Powell captained England and Yorkshire, and – like Boycott and Bird – has spent a lifetime immersed in the game. Her long experience in sports administration and coaching gives her the perfect grounding to lead the club in her ambassadorial role at a time when it desperately needs to show a different side.

“It is a mark of the direction the club wants to go but also I feel very privileged to be able to say to young girls that this is a role you can now access,” she says. “Until I was offered it, the role was something I never even considered an option because 160 years of male presidents does not exactly send out the message a woman can do this role, so to be asked to do it I count as a real honour.

“There has been the odd bit of usual social media stuff where people have called me a tick box.
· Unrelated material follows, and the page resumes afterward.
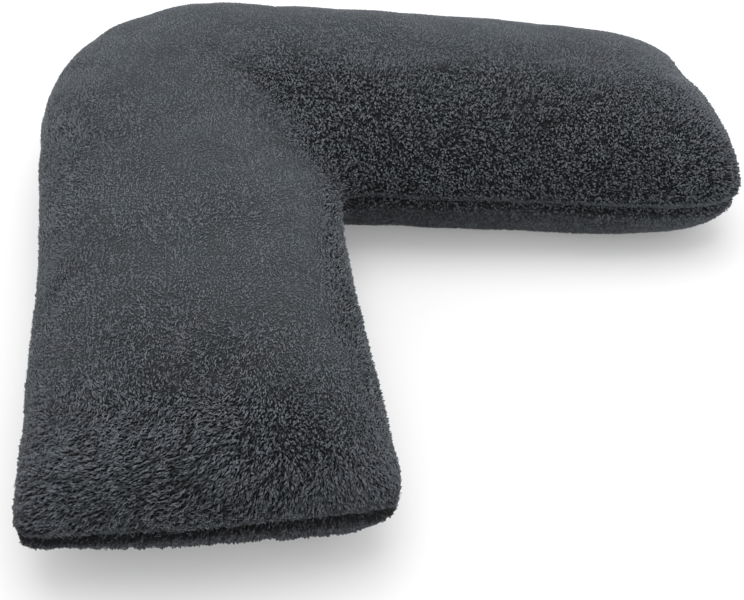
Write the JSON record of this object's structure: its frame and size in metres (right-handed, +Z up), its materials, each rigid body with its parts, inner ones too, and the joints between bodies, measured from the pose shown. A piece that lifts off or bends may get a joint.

They obviously don’t know me because I have never in my life been a tick box. I’ve probably been outside the box a few times but never a tick box, but that’s okay. I am more than happy to meet with them and ask why they feel that way and educate, really. We all have to keep learning.”

Yorkshire have endured so much in recent months. The club are still awaiting their fate from an ECB disciplinary commission for their handling of the Azeem Rafiq scandal and rebuilding bridges with the Asian community is a huge task. Powell’s role will be crucial as the club show they have changed and listened.

“On any given Saturday in Yorkshire there are a thousand games of cricket and we need to make them realise how important they all are, especially in the situation we have been in, because you only need one piece of bad behaviour and it will be magnified,” Powell  says. “We have to make sure everyone has a part to play in making cricket the most inclusive sport in the country.”

Powell’s introduction into cricket is no different to many other famous old figures at Yorkshire – strong roots to her local club in Sheffield. “Dad played local league, and Mum was making the sandwiches. It looked like Dad was having more fun, so I asked if I could play rather than make sandwiches.”

‘I’m not a tick box’: The woman aiming to revitalise Yorkshire cricket - PA
‘I’m not a tick box’: The woman aiming to revitalise Yorkshire cricket - PA

She led England at the 1988 women’s World Cup – losing to Australia in the final – and played six Tests and 24 one-day internationals in total while captaining Yorkshire to the County Championship, but she played only once at Headingley, with the women’s game then confined to club grounds.

“People looked at you as if you had two heads if you said you played cricket because cricket was a boys’ game and what are girls doing playing it? My England blazer was the same colour as the Yorkshire blazer and I only had one because that was all I could afford. I used to sew my Yorkshire pocket badge over my England blazer pocket depending on which badge needed to be shown.

“Good luck to the girls now. I didn’t think I would see people paid in my lifetime, let alone going for £300,000 like Nat Sciver-Brunt in the WPL. You had to pay for everything when I played. The first time I got picked for England I had to buy a blazer, which was £75. In today’s money that would be about £350 – I did a translation at one point to get an idea of how much it cost. My first trip to Australia cost £300 and I found my monthly wage packet for that year and I only got paid £280 a month, so that gives you an idea of how much you had to commit to play for England and we were not from a wealthy family so I was out doing bar jobs, anything I could get, between training.”

While much has changed in the women’s game since Powell’s playing days, the needs of Yorkshire’s members have remained unchanged down the years. Her first members’ meeting recently was a quick introduction to the job and she says: “I went to the members’ forum, they were very welcoming and I started getting the grumbles that past presidents got: why did security check my handbag? That kind of thing. I felt involved already because they see me in that president role. They don’t see me as male or female. They see me as a president and want to make sure the president knows about this and that.”